Problem requirements
Provide the data again in its entirety, exactly as given.
* BEGIN *
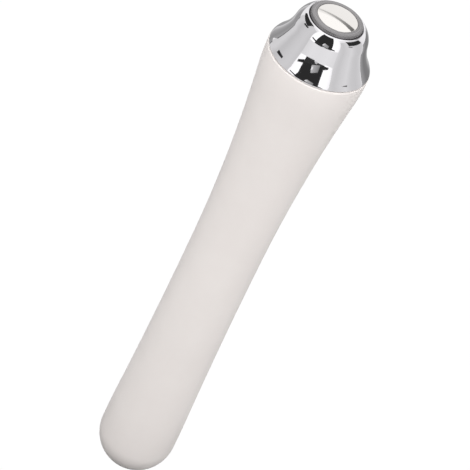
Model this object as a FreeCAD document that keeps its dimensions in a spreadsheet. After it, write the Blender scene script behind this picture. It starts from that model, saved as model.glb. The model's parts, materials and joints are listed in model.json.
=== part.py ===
"""Heated eye massager wand: a soft skin over a rigid core, a motor and heater at the round tip,
one cell in the handle, and a screw cap that carries the push button.

The wand's axis is +Z, with the tip's end at the origin and the button at the top. Lengths are in
millimetres and angles in degrees. Heights are measured from the tip's end, and "inset" is a depth
below the skin's surface.
"""
import FreeCAD, Part
import math
import os

import Sketcher

Vector = FreeCAD.Vector

# Driving sizes, one cell of the sheet each.
SIZES = {
    # outline of the skin: an egg-shaped tip, a waisted barrel and a flare that ends in a lip round the cap
    "tip_pole_radius": 8.2,
    "tip_radius": 9.73,
    "tip_height": 10.28,
    "neck_radius": 8.7,
    "neck_height": 77.3,
    "barrel_share": 0.176,
    "mouth_radius": 11.95,
    "mouth_height": 136.25,
    "flare_share": 0.884,
    "lip_round": 0.35,
    "skin_wall": 1.2,
    # fits
    "seat_gap": 0.05,
    "shaft_gap": 0.03,
    "running_gap": 0.05,
    "touch_gap": 0.1,
    # heated tip
    "dome_wall": 1.0,
    "dome_end": 19.5,
    "spigot_length": 3.5,
    "film_thickness": 0.15,
    "film_start": 6.5,
    "film_end": 15.0,
    "sensor_end": 10.0,
    "thermistor_width": 1.6,
    "thermistor_length": 2.2,
    "cutoff_width": 2.8,
    "cutoff_length": 4.5,
    "sensor_thickness": 1.0,
    # core
    "bay_radius": 6.4,
    "counterbore_radius": 6.9,
    "ledge_height": 23.5,
    "bulkhead_seat": 65.5,
    "mouth_wall": 1.45,
    "seal_depth": 7.35,
    "thread_step": 1.4,
    "thread_length": 12.4,
    # vibration motor
    "motor_radius": 5.0,
    "motor_length": 20.0,
    "motor_edge_round": 0.6,
    "end_cap_length": 2.0,
    "terminal_length": 1.6,
    "terminal_width": 1.2,
    "terminal_thickness": 0.3,
    "terminal_offset": 2.6,
    "shaft_radius": 0.75,
    "shaft_depth": 17.0,
    "bush_radius": 2.0,
    "bush_stand": 1.0,
    "weight_radius": 4.4,
    "weight_length": 6.5,
    "weight_gap": 1.2,
    "weight_hub_radius": 1.8,
    "plate_thickness": 1.6,
    "retainer_thickness": 0.8,
    "retainer_inner_radius": 6.35,
    "retainer_opening": 2.4,
    "damper_length": 3.0,
    "damper_inset": 2.5,
    "notch_width": 1.1,
    "motor_screw_offset": 3.4,
    "motor_screw_radius": 0.7,
    "motor_screw_head_radius": 1.25,
    "motor_screw_head_height": 0.7,
    "motor_screw_grip": 2.2,
    # control board behind the motor
    "bulkhead_thickness": 2.5,
    "board_thickness": 1.0,
    "board_radius": 6.2,
    "rivet_radius": 1.25,
    "rivet_tail": 0.3,
    "contact_radius": 3.6,
    "contact_thickness": 0.4,
    "board_screw_offset": 4.1,
    "board_screw_radius": 0.55,
    "board_screw_head_radius": 1.0,
    "board_screw_head_height": 0.6,
    "board_screw_grip": 1.9,
    "chip_side": 3.0,
    "chip_height": 0.9,
    "chip_offset": 2.9,
    "coil_side": 2.2,
    "coil_height": 1.5,
    "capacitor_length": 2.0,
    "capacitor_width": 1.1,
    "capacitor_height": 0.8,
    "part_spacing": 1.5,
    # cell
    "cell_radius": 5.25,
    "cell_length": 44.5,
    "cell_gap": 0.2,
    "wrap_thickness": 0.1,
    "wrap_fold": 0.7,
    "nub_radius": 2.75,
    "nub_height": 1.0,
    # return path under the skin
    "strip_thickness": 0.3,
    "strip_cover": 0.1,
    "strip_angle": 14.0,
    "channel_angle": 15.0,
    "strip_drop": 3.6,
    "tab_width": 1.6,
    "tab_thickness": 0.3,
    "tab_rise": 0.8,
    "tab_reach": 1.2,
    "ring_thickness": 0.4,
    # cap shell, a bell: an edge that rolls in, a hollow waist and a shoulder that closes on the ring
    "seam_gap": 0.25,
    "cap_step": 0.09,
    "edge_roll_radius": 4.12,
    "edge_roll_start": 20.0,
    "edge_roll_end": 37.96,
    "waist_sweep_radius": 13.24,
    "waist_turn": 28.38,
    "shoulder_radius": 5.024,
    "shoulder_turn": 42.42,
    "rim_round": 0.34,
    "shell_wall": 1.0,
    "ring_seat_depth": 1.85,
    # trim ring
    "trim_gap": 0.09,
    "trim_rise": 0.26,
    "trim_round": 0.35,
    "trim_slope": 7.0,
    "trim_overhang": 0.4,
    "trim_flange_height": 1.2,
    "trim_lip": 0.2,
    "trim_bevel": 0.08,
    "trim_bevel_drop": 0.05,
    # button
    "button_radius": 4.7,
    "button_rise": 0.23,
    "button_round": 0.12,
    "button_crown_radius": 38.0,
    "button_flange_radius": 5.2,
    "button_flange_height": 1.0,
    "button_wall": 0.8,
    "button_roof": 1.57,
    "button_travel": 0.7,
    "pad_thickness": 1.6,
    # insert that screws into the core
    "thread_gap": 0.08,
    "insert_end_gap": 0.6,
    "spring_recess_radius": 5.5,
    "spring_recess_depth": 4.4,
    "insert_floor": 2.0,
    "insert_bore": 5.2,
    "insert_rim": 2.0,
    "seal_groove_depth": 1.22,
    "seal_groove_rise": 3.1,
    "seal_section_radius": 0.6,
    "seal_side_gap": 0.15,
    "cell_spring_wire": 0.3,
    "cell_spring_large": 4.6,
    "cell_spring_small": 2.8,
    "plate_height": 0.6,
    # switch
    "switch_board_inset": 4.86,
    "switch_side": 6.0,
    "switch_height": 1.8,
    "plunger_radius": 1.4,
    "plunger_depth": 0.5,
    "plunger_stand": 1.79,
    "button_spring_wire": 0.2,
    "button_spring_radius": 4.76,
    "cap_screw_circle": 6.1,
    "cap_screw_radius": 0.5,
    "cap_screw_head_radius": 0.85,
    "cap_screw_head_height": 0.6,
    "cap_screw_grip": 2.6,
    # wires
    "wire_radius": 0.4,
    "wire_bend": 4.0,
    "wire_track": 5.85,
    "wire_pad": 5.7,
    "lead_straight": 2.5,
    "lead_bow": 0.9,
    "cap_lead_straight": 2.0,
    "cap_lead_bow": 0.6,
}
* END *
Result for this exercise
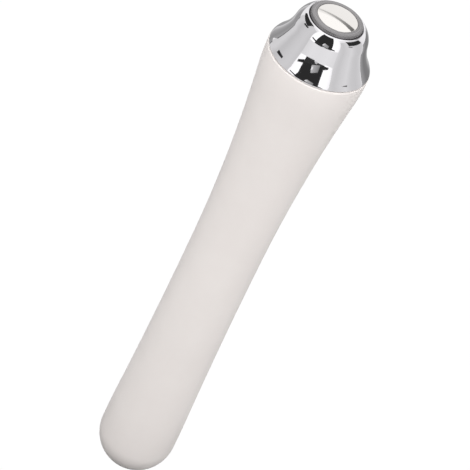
Model this object as a FreeCAD document that keeps its dimensions in a spreadsheet. After it, write the Blender scene script behind this picture. It starts from that model, saved as model.glb. The model's parts, materials and joints are listed in model.json.
=== part.py ===
"""Heated eye massager wand: a soft skin over a rigid core, a motor and heater at the round tip,
one cell in the handle, and a screw cap that carries the push button.

The wand's axis is +Z, with the tip's end at the origin and the button at the top. Lengths are in
millimetres and angles in degrees. Heights are measured from the tip's end, and "inset" is a depth
below the skin's surface.
"""
import FreeCAD, Part
import math
import os

import Sketcher

Vector = FreeCAD.Vector

# Driving sizes, one cell of the sheet each.
SIZES = {
    # outline of the skin: an egg-shaped tip, a waisted barrel and a flare that ends in a lip round the cap
    "tip_pole_radius": 8.2,
    "tip_radius": 9.73,
    "tip_height": 10.28,
    "neck_radius": 8.7,
    "neck_height": 77.3,
    "barrel_share": 0.176,
    "mouth_radius": 11.95,
    "mouth_height": 136.25,
    "flare_share": 0.884,
    "lip_round": 0.35,
    "skin_wall": 1.2,
    # fits
    "seat_gap": 0.05,
    "shaft_gap": 0.03,
    "running_gap": 0.05,
    "touch_gap": 0.1,
    # heated tip
    "dome_wall": 1.0,
    "dome_end": 19.5,
    "spigot_length": 3.5,
    "film_thickness": 0.15,
    "film_start": 6.5,
    "film_end": 15.0,
    "sensor_end": 10.0,
    "thermistor_width": 1.6,
    "thermistor_length": 2.2,
    "cutoff_width": 2.8,
    "cutoff_length": 4.5,
    "sensor_thickness": 1.0,
    # core
    "bay_radius": 6.4,
    "counterbore_radius": 6.9,
    "ledge_height": 23.5,
    "bulkhead_seat": 65.5,
    "mouth_wall": 1.45,
    "seal_depth": 7.35,
    "thread_step": 1.4,
    "thread_length": 12.4,
    # vibration motor
    "motor_radius": 5.0,
    "motor_length": 20.0,
    "motor_edge_round": 0.6,
    "end_cap_length": 2.0,
    "terminal_length": 1.6,
    "terminal_width": 1.2,
    "terminal_thickness": 0.3,
    "terminal_offset": 2.6,
    "shaft_radius": 0.75,
    "shaft_depth": 17.0,
    "bush_radius": 2.0,
    "bush_stand": 1.0,
    "weight_radius": 4.4,
    "weight_length": 6.5,
    "weight_gap": 1.2,
    "weight_hub_radius": 1.8,
    "plate_thickness": 1.6,
    "retainer_thickness": 0.8,
    "retainer_inner_radius": 6.35,
    "retainer_opening": 2.4,
    "damper_length": 3.0,
    "damper_inset": 2.5,
    "notch_width": 1.1,
    "motor_screw_offset": 3.4,
    "motor_screw_radius": 0.7,
    "motor_screw_head_radius": 1.25,
    "motor_screw_head_height": 0.7,
    "motor_screw_grip": 2.2,
    # control board behind the motor
    "bulkhead_thickness": 2.5,
    "board_thickness": 1.0,
    "board_radius": 6.2,
    "rivet_radius": 1.25,
    "rivet_tail": 0.3,
    "contact_radius": 3.6,
    "contact_thickness": 0.4,
    "board_screw_offset": 4.1,
    "board_screw_radius": 0.55,
    "board_screw_head_radius": 1.0,
    "board_screw_head_height": 0.6,
    "board_screw_grip": 1.9,
    "chip_side": 3.0,
    "chip_height": 0.9,
    "chip_offset": 2.9,
    "coil_side": 2.2,
    "coil_height": 1.5,
    "capacitor_length": 2.0,
    "capacitor_width": 1.1,
    "capacitor_height": 0.8,
    "part_spacing": 1.5,
    # cell
    "cell_radius": 5.25,
    "cell_length": 44.5,
    "cell_gap": 0.2,
    "wrap_thickness": 0.1,
    "wrap_fold": 0.7,
    "nub_radius": 2.75,
    "nub_height": 1.0,
    # return path under the skin
    "strip_thickness": 0.3,
    "strip_cover": 0.1,
    "strip_angle": 14.0,
    "channel_angle": 15.0,
    "strip_drop": 3.6,
    "tab_width": 1.6,
    "tab_thickness": 0.3,
    "tab_rise": 0.8,
    "tab_reach": 1.2,
    "ring_thickness": 0.4,
    # cap shell, a bell: an edge that rolls in, a hollow waist and a shoulder that closes on the ring
    "seam_gap": 0.25,
    "cap_step": 0.09,
    "edge_roll_radius": 4.12,
    "edge_roll_start": 20.0,
    "edge_roll_end": 37.96,
    "waist_sweep_radius": 13.24,
    "waist_turn": 28.38,
    "shoulder_radius": 5.024,
    "shoulder_turn": 42.42,
    "rim_round": 0.34,
    "shell_wall": 1.0,
    "ring_seat_depth": 1.85,
    # trim ring
    "trim_gap": 0.09,
    "trim_rise": 0.26,
    "trim_round": 0.35,
    "trim_slope": 7.0,
    "trim_overhang": 0.4,
    "trim_flange_height": 1.2,
    "trim_lip": 0.2,
    "trim_bevel": 0.08,
    "trim_bevel_drop": 0.05,
    # button
    "button_radius": 4.7,
    "button_rise": 0.23,
    "button_round": 0.12,
    "button_crown_radius": 38.0,
    "button_flange_radius": 5.2,
    "button_flange_height": 1.0,
    "button_wall": 0.8,
    "button_roof": 1.57,
    "button_travel": 0.7,
    "pad_thickness": 1.6,
    # insert that screws into the core
    "thread_gap": 0.08,
    "insert_end_gap": 0.6,
    "spring_recess_radius": 5.5,
    "spring_recess_depth": 4.4,
    "insert_floor": 2.0,
    "insert_bore": 5.2,
    "insert_rim": 2.0,
    "seal_groove_depth": 1.22,
    "seal_groove_rise": 3.1,
    "seal_section_radius": 0.6,
    "seal_side_gap": 0.15,
    "cell_spring_wire": 0.3,
    "cell_spring_large": 4.6,
    "cell_spring_small": 2.8,
    "plate_height": 0.6,
    # switch
    "switch_board_inset": 4.86,
    "switch_side": 6.0,
    "switch_height": 1.8,
    "plunger_radius": 1.4,
    "plunger_depth": 0.5,
    "plunger_stand": 1.79,
    "button_spring_wire": 0.2,
    "button_spring_radius": 4.76,
    "cap_screw_circle": 6.1,
    "cap_screw_radius": 0.5,
    "cap_screw_head_radius": 0.85,
    "cap_screw_head_height": 0.6,
    "cap_screw_grip": 2.6,
    # wires
    "wire_radius": 0.4,
    "wire_bend": 4.0,
    "wire_track": 5.85,
    "wire_pad": 5.7,
    "lead_straight": 2.5,
    "lead_bow": 0.9,
    "cap_lead_straight": 2.0,
    "cap_lead_bow": 0.6,
}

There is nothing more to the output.